Background: In 1870 Alfred Ely Beach, then editor of Scientific American, financed the construction of a prototype subway in New York City. Based on experimental European pneumatic trains, it consisted of a block-long stretch of tunnel through which a cylindrical car was pushed and pulled by a huge fan. Though popular, this system failed to win over the municipal authorities, who later built elevated trains instead.

But the idea of using air pressure to propel a train never lost its appeal. In the mid-1960s Lockheed and the Massachusetts Institute of Technology, in conjunction with the U.S. Department of Commerce, contemplated the feasibility of pneumatic trains connecting cities along the Boston-to-Washington corridor. Train cars would snugly fit into evacuated tubes hundreds of miles long. Opening and closing valves would allow ambient air pressure to push the tube cars to their destination. For an added boost, the tubes would slope downward out of each station, creating a "gravitational pendulum" assist for the trains.

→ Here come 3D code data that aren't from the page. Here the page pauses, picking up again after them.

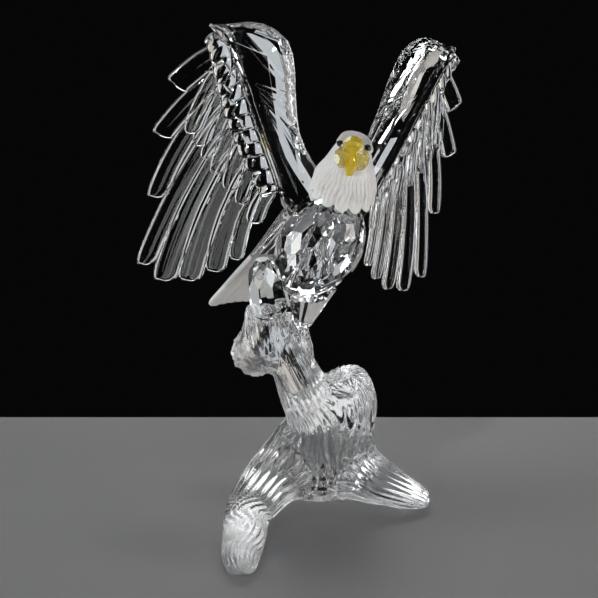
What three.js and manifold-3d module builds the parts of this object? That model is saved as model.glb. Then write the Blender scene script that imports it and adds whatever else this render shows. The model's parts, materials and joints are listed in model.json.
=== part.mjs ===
// A cut-crystal eagle landing on a tree stump, millimetres, +Z up.
// The origin is the centre of the stump's foot on the table, and the bird looks towards -Y.
import * as THREE from "three";
import { mergeVertices } from "three/addons/utils/BufferGeometryUtils.js";
import Module from "manifold-3d";

const { cos, sin, atan2, exp, PI, hypot, abs, max, min } = Math;
const DEGREE = PI / 180;

// Glue joint between two crystal pieces, and the overlap used where pieces are cut to each other.
const GLUE_GAP = 0.3;

// Where the bird is held above the stump, and how it is turned.
const BIRD_CENTRE = [-2.3, -26, 97.3];
const BIRD_YAW = 21.5 * DEGREE;
const BIRD_ROLL = 9.9 * DEGREE;

// The body: an egg of flat cut facets, pitched up at the breast.
const BODY_RADIUS = 13.5;
const BODY_BREAST_LENGTH = 24;
const BODY_RUMP_LENGTH = 23.6;
const BODY_PITCH = 40 * DEGREE;
const BODY_RUMP_TAPER = 0.93;
const BODY_FACETS_ROUND = 12;
const BODY_ROWS = [-78, -56, -36, -17, 1, 19, 38, 60];

// The frosted head with its cape of neck feathers.
const HEM_CENTRE = [-0.1, -12.4, 22.4];
const NECK_TILT_FORWARD = 17.5 * DEGREE;
const NECK_TILT_SIDE = -3 * DEGREE;
const HEM_RADIUS = 11;
const HEM_FEATHERS = 13;
const HEM_SCALLOP = 1.5;
const HEM_SLOPE = 0.05;
const HEAD_TURN = -25 * DEGREE;
const FACE_ROLL = -7 * DEGREE;
const HEAD_RADIUS = 6.1;
const HEAD_HEIGHT = 21.8;
const BROW_SWELL = 0.2;
const BROW_ANGLE = 52 * DEGREE;

// Beak and eyes, placed in the head's own turned frame.
const FACE_DROP = 5.2;
const BEAK_WIDTH = 3.8;
const BEAK_RIDGE_WIDTH = 2.7;
const BEAK_CHEEK_WIDTH = 10.6;
const EYE_RADIUS = 1.15;
const EYE_SPACING = 8.7;

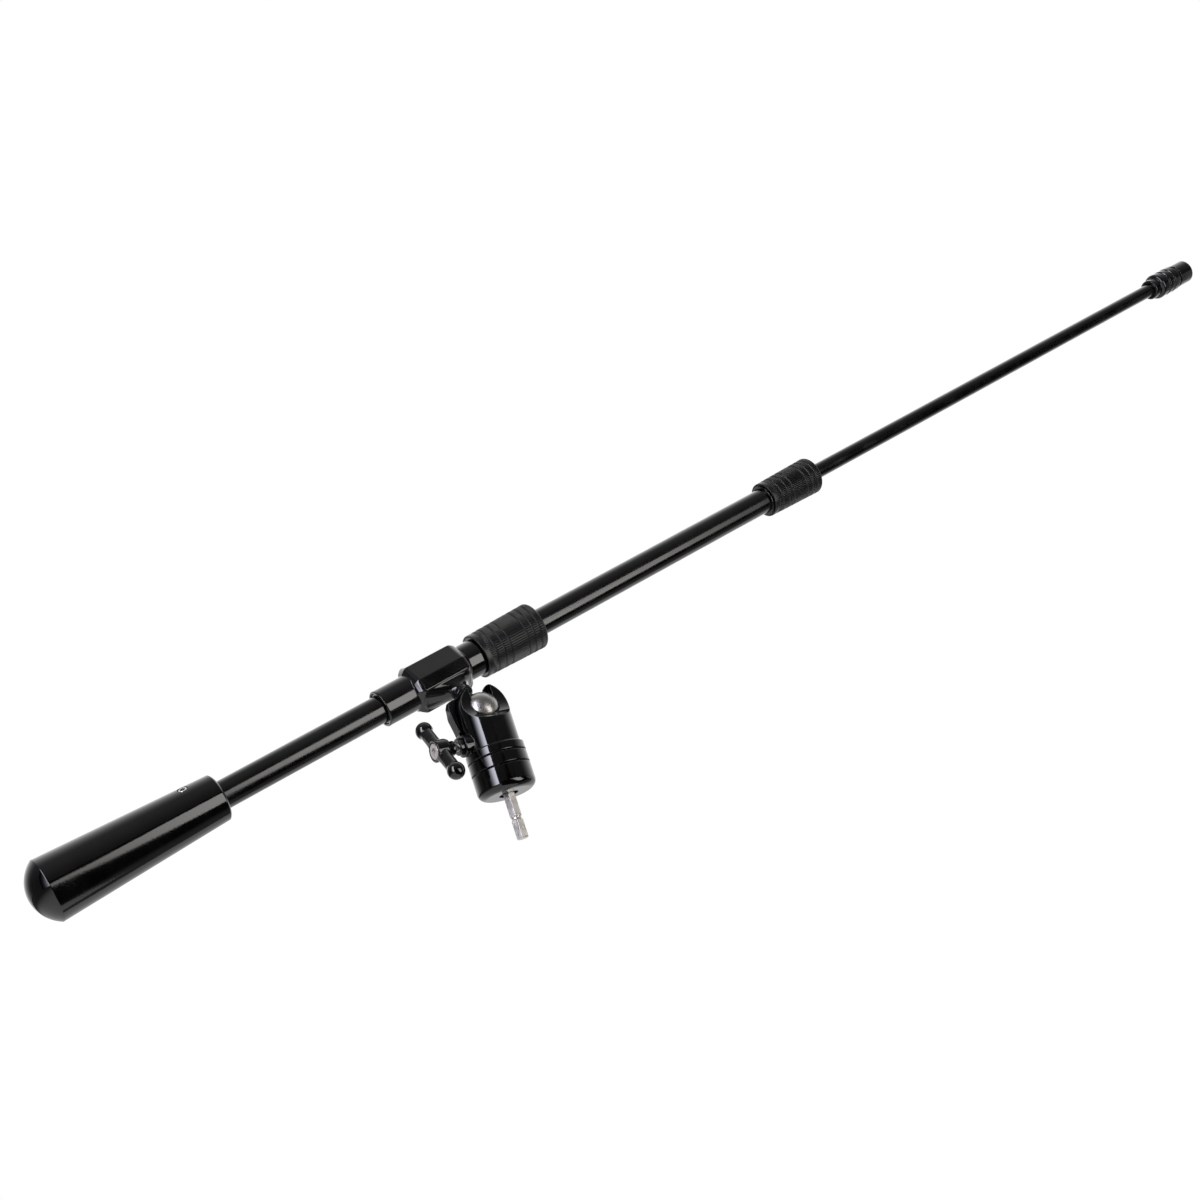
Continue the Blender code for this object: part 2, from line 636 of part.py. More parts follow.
def build_clamp(head):
    """Clamp screw, its bush and the T-handle, all along the screw's axis."""
    axis = bpy.data.objects.new("clamp_axis", None)
    axis.parent = head
    axis.location = (0.0, 0.0, CLAMP_Z)
    axis.rotation_euler = (0.0, math.pi / 2, 0.0)
    bpy.context.collection.objects.link(axis)

    flange_low = BOSS_REACH + GAP
    flange_high = flange_low + BUSH_FLANGE_THICK
    bush = turned(
        [
            (SCREW_R + THREAD_GAP, SLIDING_R + GAP + EDGE),
            (BUSH_R, SLIDING_R + GAP + EDGE),
            (BUSH_R, flange_low),
            (BUSH_FLANGE_R, flange_low),
            (BUSH_FLANGE_R, flange_high - FINE_EDGE),
            (BUSH_FLANGE_R - FINE_EDGE, flange_high),
            (SCREW_R + THREAD_GAP, flange_high),
        ],
        SIDES // 2,
    )
    piece("clamp_bush", "anodised_black", bush, axis)

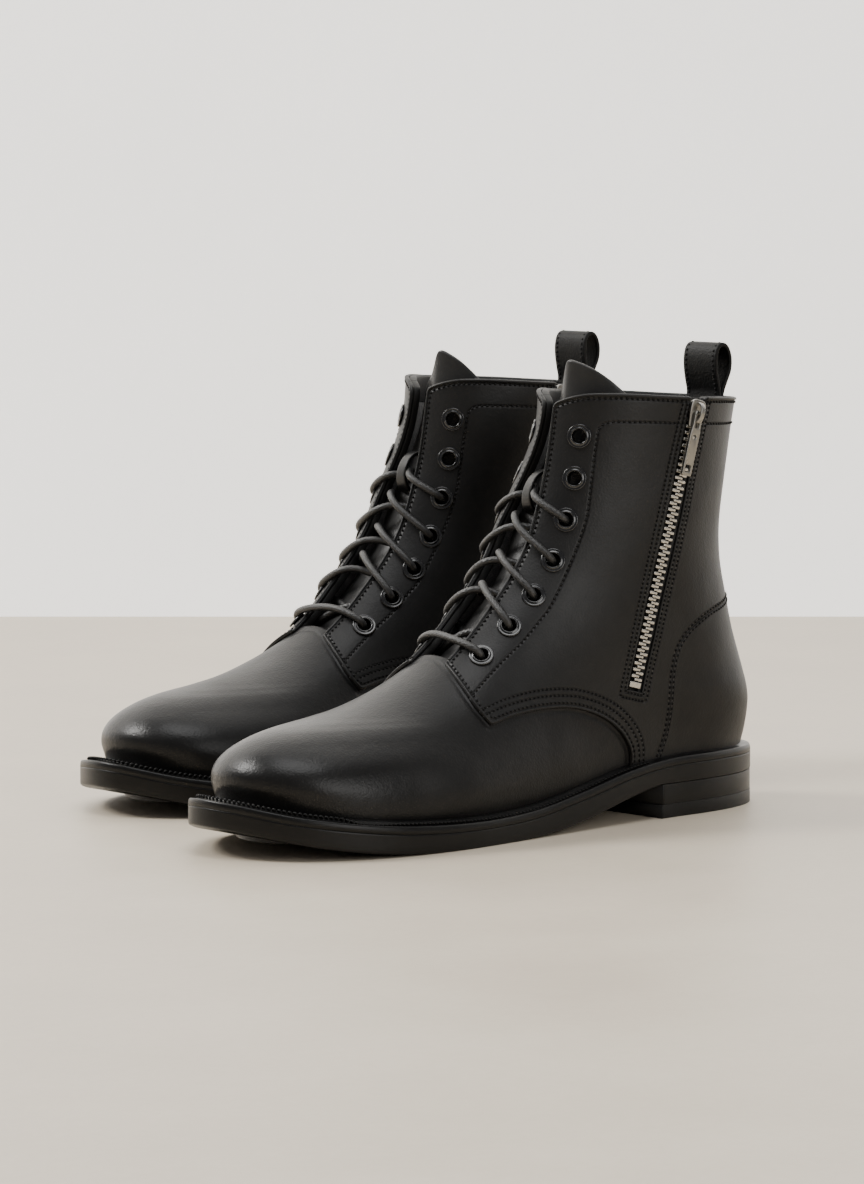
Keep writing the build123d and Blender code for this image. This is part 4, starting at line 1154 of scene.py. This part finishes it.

Calculations suggested that on the run between Philadelphia and New York, for example, the average speed might be 390 miles per hour.

Problems: Boring tunnels to the required mechanical tolerances and then emptying them of air would have been expensive (to say the least). Any accident that compromised the vacuum or integrity of a tube at any point in its length would force a shutdown of the entire intercity line. Improving the highway, rail and air transit systems seemed like a better bet.